Likewise, Kautsky refuted the argument that the growth of democratic institutions was making the social revolution unnecessary, that “by the exercise of democratic rights upon existing grounds the capitalist society is gradually and without any shock growing into socialism. Consequently the revolutionary conquest of political power by the proletariat is unnecessary, and the efforts towards it is directly hurtful, since they can operate in no other way than to disturb this slowly but surely advancing process” (ibid, p66). Kautsky argues that this was an illusion because while it was true that the number of socialist representatives in parliament was increasing, “simultaneously therewith the bourgeois democracy falls to pieces” (p75); “the Parliament which was formerly the means of pressing the government forward upon the road to progress becomes ever more and more the means to nullify the little progress that conditions compel the government to make. In the degree that the class which rules through parliamentarism is rendered superfluous and indeed injurious, the Parliamentary machinery loses its significance” (p78-9). Here was a real insight into the conditions that would more and more develop as capitalism moved into its epoch of decadence: the decline of parliament even as a forum of intra-bourgeois conflict (which the workers’ party could sometimes exploit to its own advantage), its conversion into a mere fig-leaf covering an increasingly bureaucratic and militaristic state machine. Kautsky even recognised that, given the stultification of the bourgeoisie’s democratic bodies, the strike weapon - up to and including the mass political strike, whose outline had already been glimpsed in France and Belgium - “will play a great role in the revolutionary battles of the future” (p 90).

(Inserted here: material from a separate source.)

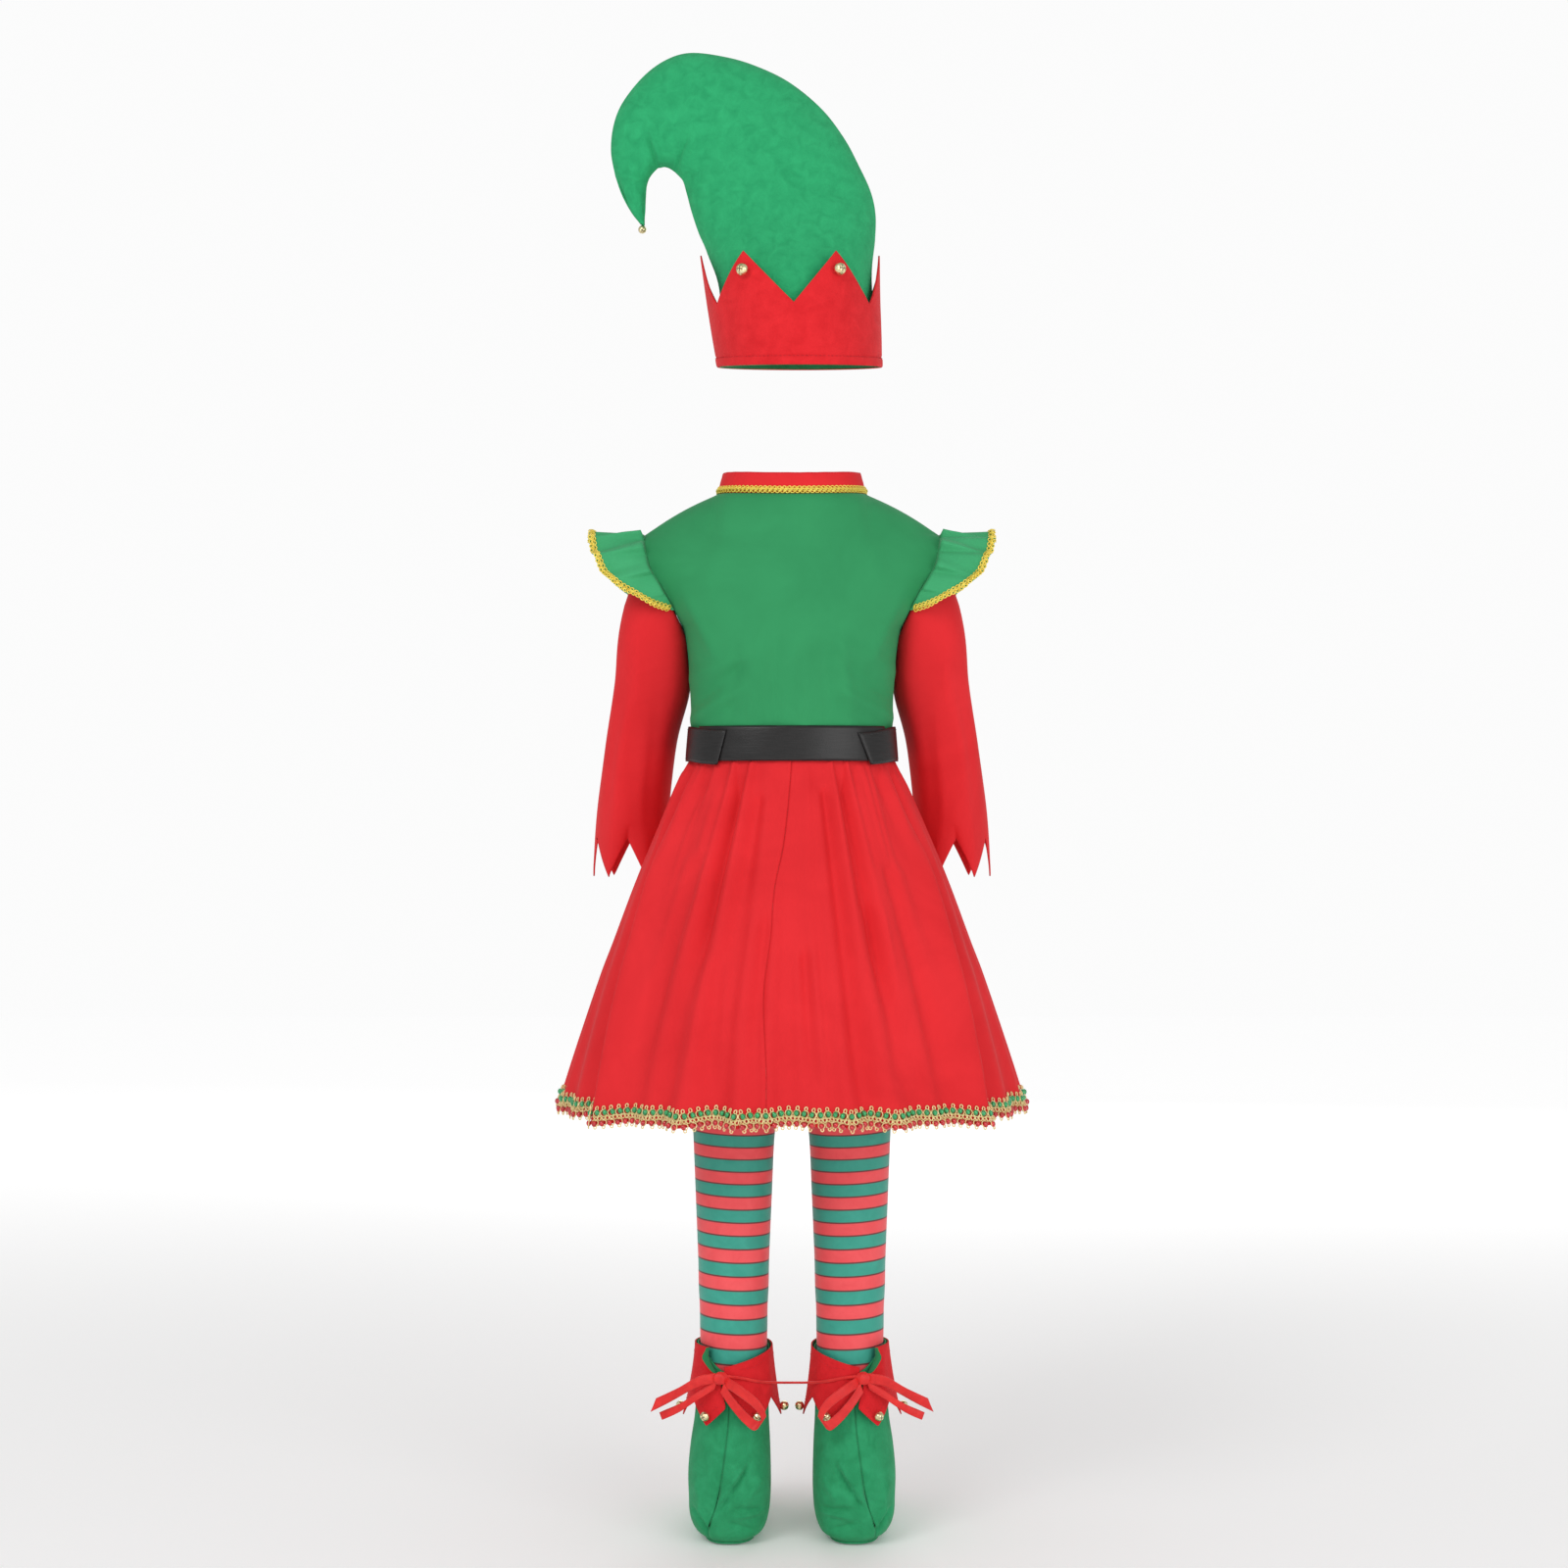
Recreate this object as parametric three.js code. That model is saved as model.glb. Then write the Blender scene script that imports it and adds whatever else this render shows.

And yet Kautsky was never able to take these arguments to their logical conclusion. If bourgeois parliamentarism was in decline, if the workers were developing new forms of action such as the mass strike, these were all signs of the approach of a new revolutionary epoch in which the focus of the class struggle was moving decisively away from the parliamentary arena and back to the specific class terrain of the proletariat - to the factories and the streets. Indeed, far from seeing the revolutionary implications of the decline of parliamentarism, Kautsky drew from it the most conservative of conclusions: that the proletariat’s mission was to salvage and revive this dying bourgeois democracy: “Parliamentarism becomes ever more senile and helpless, and can only be reawakened to new youth and strength when it, together with the total governmental power, is conquered by the rising proletariat and turned to serve its purpose. Parliamentarism, far from making a revolution useless and superfluous, is itself in need of a revolution in order to vivify it” (p 79-80).

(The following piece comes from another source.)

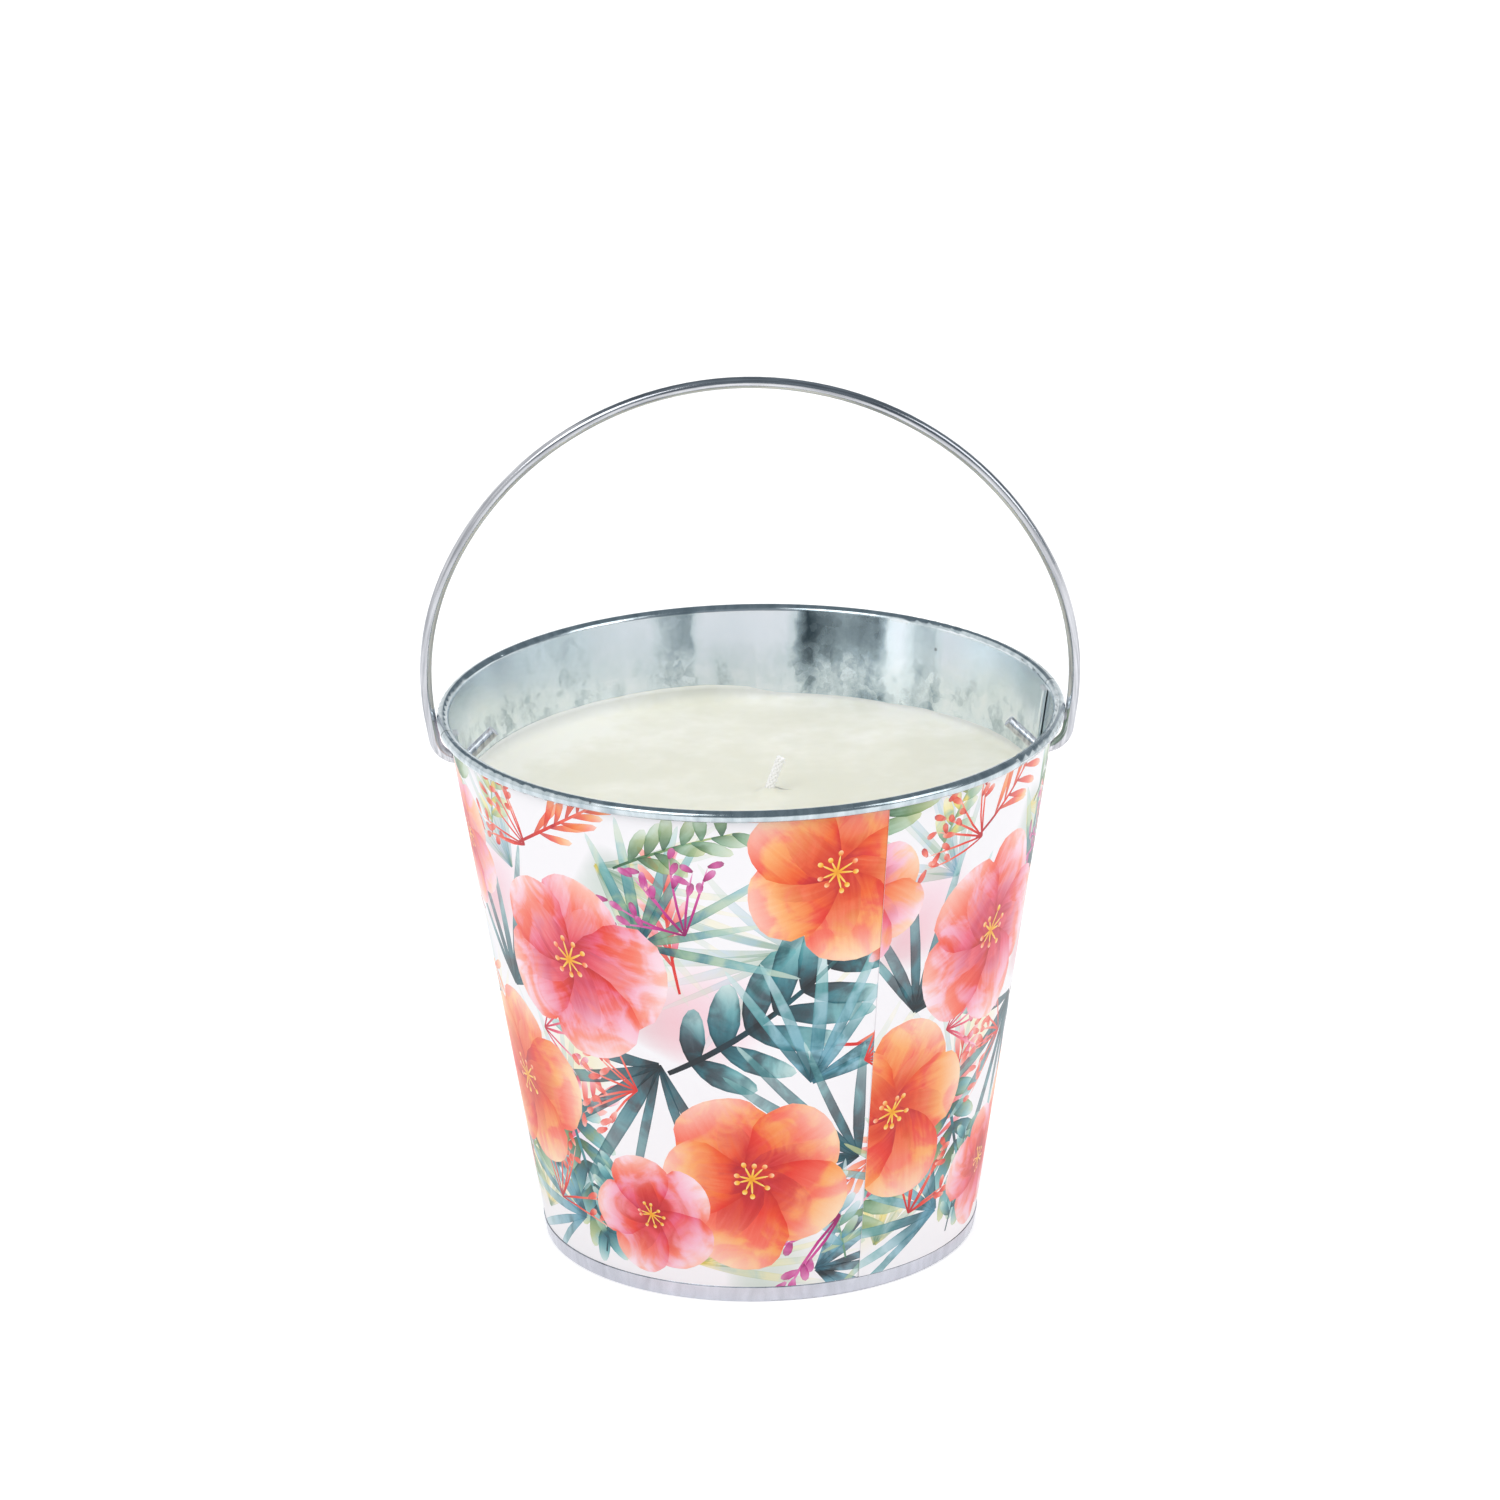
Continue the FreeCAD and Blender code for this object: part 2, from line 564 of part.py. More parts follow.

These views were not - as in the case of Engels - in contradiction with numerous other, and far clearer statements. They express a consistent thread in Kautsky’s thought, going back at least to his comments on the Erfurt Programme in the early 90s and going forward to his well-known work The Road to Power in 1910. This latter work scandalised the open reformists with its bold affirmation that “the revolutionary era is beginning”, but it maintained the same conservative view on the seizure of power. Commenting on both these works in his State and Revolution, Lenin was especially struck by the fact that nowhere in these books does Kautsky defend the classic marxist affirmation about the need to demolish the bourgeois state machine and replace it with a Commune state:

“Throughout the pamphlet [The Social Revolution] the author speaks of the winning of state power - and no more; that is, he has chosen a formula which makes a concession to the opportunists, inasmuch as it admits the possibility of seizing power without destroying the state machine. The very thing which Marx in 1872 declared to be obsolete in the programme of the Communist Manifesto, is revived by Kautsky in 1902” (ibid).

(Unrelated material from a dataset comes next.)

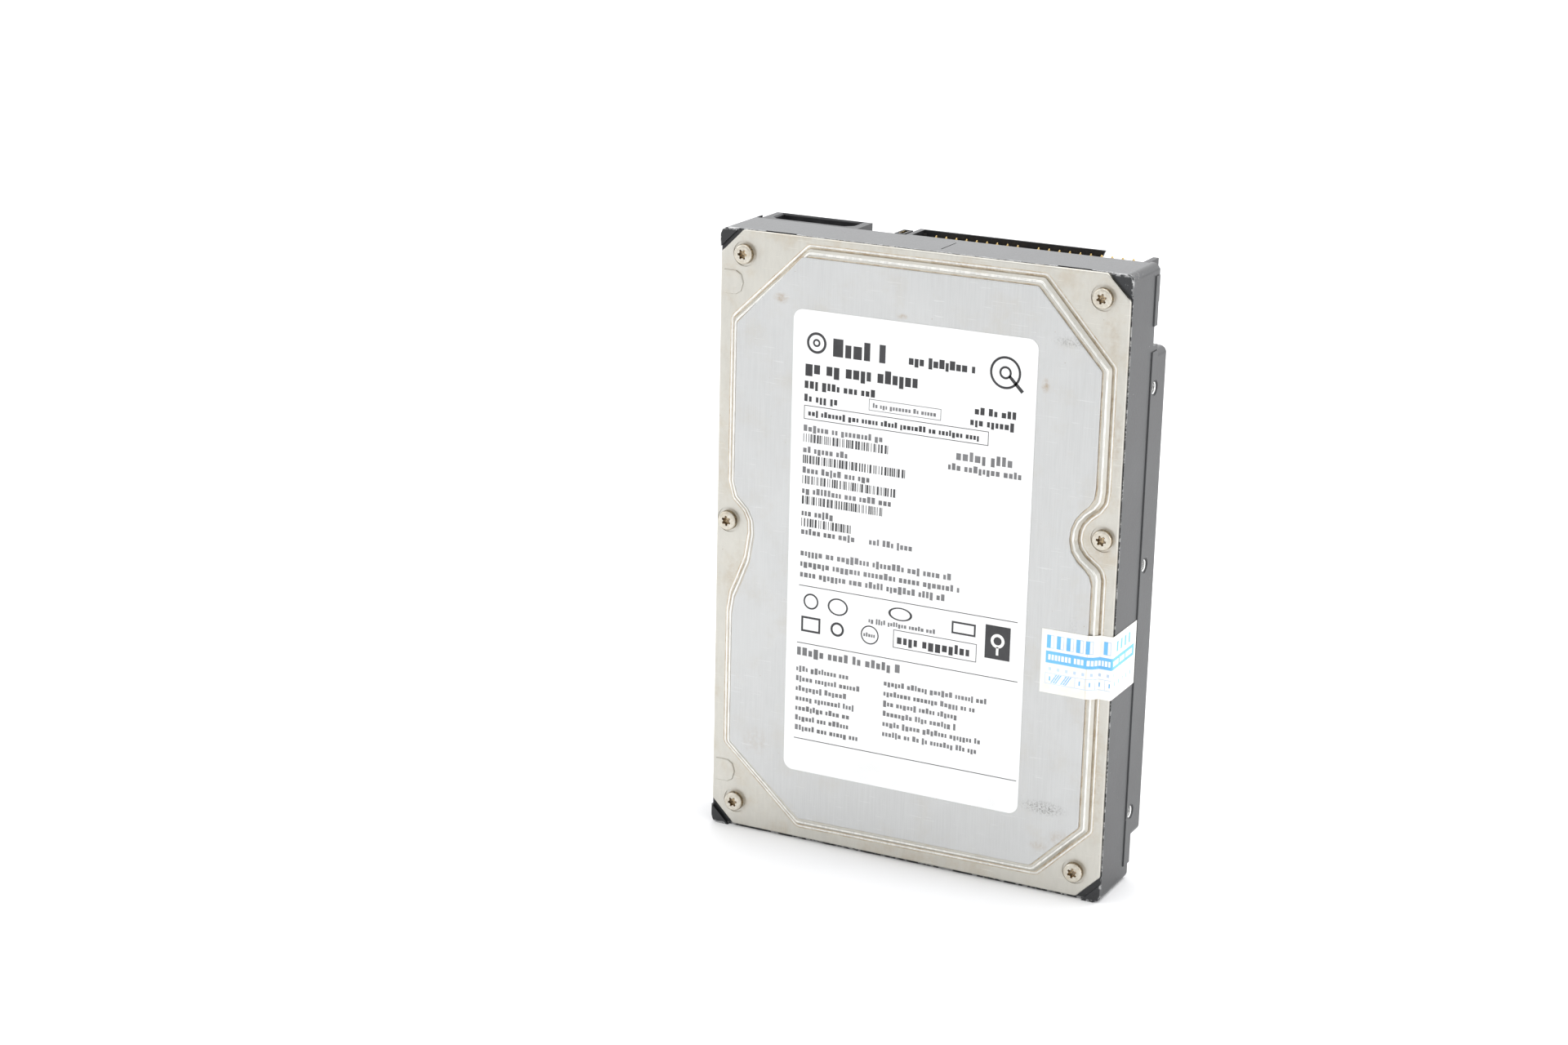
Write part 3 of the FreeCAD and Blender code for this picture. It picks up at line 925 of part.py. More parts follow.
# latch that holds the parked actuator against a knock
LP = polar(122.0, 35.6)
latch_pin = new_body("latch_pin", LP[0], LP[1])
turned(latch_pin, "pin", [(0, S["deck_floor"]), (2.2, S["deck_floor"]), (2.2, 13.2), (1.0, 13.2), (1.0, 15.7), (0, 15.7)])
latch = new_body("latch_lever", LP[0], LP[1])
H1 = polar(109.0, 32.3)
hx, hy = H1[0] - LP[0], H1[1] - LP[1]
hl = math.hypot(hx, hy)
ux, uy = hx / hl, hy / hl
pad(latch, "eye", [circle(0, 0, 2.3)], 13.3, 15.1)
pad(latch, "lever", [poly([(-uy * 1.2, ux * 1.2), (hx - uy * 0.7, hy + ux * 0.7), (hx + ux * 0.9, hy + uy * 0.9), (hx + uy * 0.7 + ux * 0.3, hy - ux * 0.7 + uy * 0.3),
                           (uy * 1.2, -ux * 1.2)]),], 13.4, 15.0)
pad(latch, "tail", [poly([(uy * 1.3, -ux * 1.3), (-uy * 1.3, ux * 1.3), (-ux * 5.5 - uy * 2.0, -uy * 5.5 + ux * 2.0), (-ux * 5.5 + uy * 2.0, -uy * 5.5 - ux * 2.0)])], 13.4, 15.0)
pocket(latch, "eye_bore", [circle(0, 0, 1.04)], 13.0, 15.5)

# ---------------------------------------------------------------- filters
recirc = new_body("recirculation_filter")
pad(recirc, "pillow", [poly([(-40.6, 91.4), (-37.4, 90.2), (-32.8, 99.0), (-35.8, 100.6)])], S["deck_floor"], 16.6)
dress(recirc, "Fillet", "pillow_corners", 0.9, lambda e: is_upright(e))
breather = new_body("breather_filter", -30.0, 112.0)
turned(breather, "disc", [(0, S["deck_floor"]), (6.2, S["deck_floor"]), (6.2, 9.8), (5.6, 10.4), (0, 10.4)])
desiccant = new_body("desiccant_pack")
pad(desiccant, "pack", [rect(-38.6, 121.0, -22.4, 131.5)], S["deck_floor"], 12.6)
dress(desiccant, "Fillet", "pack_corners", 1.2, lambda e: is_upright(e))
dress(desiccant, "Fillet", "pack_edges", 0.6, lambda e: is_level(e, 12.6))

# motor flex tail on the underside
motor_flex = new_body("motor_flex")
pad(motor_flex, "tail", [poly([(1.0, 60.6), (-13.2, 51.6), (-16.6, 56.6), (-18.2, 66.0), (-25.0, 75.0), (-26.6, 82.8), (-17.0, 82.8), (-15.4, 76.5),
                               (-9.6, 69.5), (-2.2, 66.4)])], 2.72, 2.88)
dress(motor_flex, "Fillet", "tail_corners", 0.9, lambda e: is_upright(e, [(1.0, 60.6), (-13.2, 51.6), (-16.6, 56.6), (-2.2, 66.4)]))


# ---------------------------------------------------------------- checks and files
doc.recompute()
for o in doc.Objects:
    if "Invalid" in o.State or "Error" in o.State:
        raise RuntimeError("%s (%s) did not compute: %s" % (o.Name, o.Label, o.State))
for n in NODES:
    if n.Shape.isNull() or not n.Shape.isValid() or not n.Shape.Solids:
        raise RuntimeError("%s has no valid solid" % n.Label)
os.makedirs("parts", exist_ok=True)
for n in NODES:
    n.Shape.exportStep("parts/%s.step" % n.Label)
box = None
for n in NODES:
    b = n.Shape.BoundBox
    box = b if box is None else box.united(b)
    print("%-26s solids %2d  volume %10.2f  x %7.2f %7.2f  y %7.2f %7.2f  z %7.2f %7.2f" % (
        n.Label, len(n.Shape.Solids), n.Shape.Volume, b.XMin, b.XMax, b.YMin, b.YMax, b.ZMin, b.ZMax))
print("whole", box)
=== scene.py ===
import json
import math
import random
import bpy
import bmesh
from mathutils import Matrix, Vector


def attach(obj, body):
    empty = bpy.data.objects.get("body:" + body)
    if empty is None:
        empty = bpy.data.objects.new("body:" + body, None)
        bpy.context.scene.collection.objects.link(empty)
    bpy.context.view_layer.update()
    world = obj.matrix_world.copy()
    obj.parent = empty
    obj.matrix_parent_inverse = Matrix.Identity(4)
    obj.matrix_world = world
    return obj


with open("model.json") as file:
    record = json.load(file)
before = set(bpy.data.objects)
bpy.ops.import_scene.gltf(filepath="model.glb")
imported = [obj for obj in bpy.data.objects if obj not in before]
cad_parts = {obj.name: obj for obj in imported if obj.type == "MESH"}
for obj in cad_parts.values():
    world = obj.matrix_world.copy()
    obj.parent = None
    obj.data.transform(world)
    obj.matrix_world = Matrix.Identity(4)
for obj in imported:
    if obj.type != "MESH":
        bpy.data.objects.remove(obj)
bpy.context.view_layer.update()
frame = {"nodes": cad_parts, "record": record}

NODE = frame["nodes"]
MM = 0.001


def P(x, y, t):
    """Flat frame (across, along, through the thickness, mm) to the row frame (m)."""
    return Vector((x * MM, (12.7 - t) * MM, y * MM))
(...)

With Kautsky, and thus with the official marxism of the Second International, parliamentarism had become an immutable dogma.

Taking over the capitalist economy

The increasing tendency for the social democratic party to present itself as a candidate for government office, for taking over the reins of the bourgeois state, was to have profound implications for its economic programme as well; logically, the latter appeared more and more not as a programme for the destruction of capital, for uprooting the foundations of capitalist production, but as a series of  realistic proposals for taking over the bourgeois economy and managing it on behalf of the proletariat. It was no accident that the growth of this vision, which contrasts quite sharply with the ideas of socialist transformation defended in previous decades by the likes of Engels, Bebel and Morris (see the articles in this series in International Reviews 83, 85 and 86), coincided with the first expressions of state capitalism, which accompanied the rise of imperialism and militarism. It is true that Kautsky criticised the state socialist deviation advocated by the likes of Vollmar, but his criticisms did not go to the root of the matter. Kautsky’s polemic opposed programmes which called on the existing bourgeois or absolutist governments to introduce socialist measures such as the nationalisation of the land. But it failed to see that a programme of statification introduced by a social democratic government would also remain inside the boundaries of capitalism.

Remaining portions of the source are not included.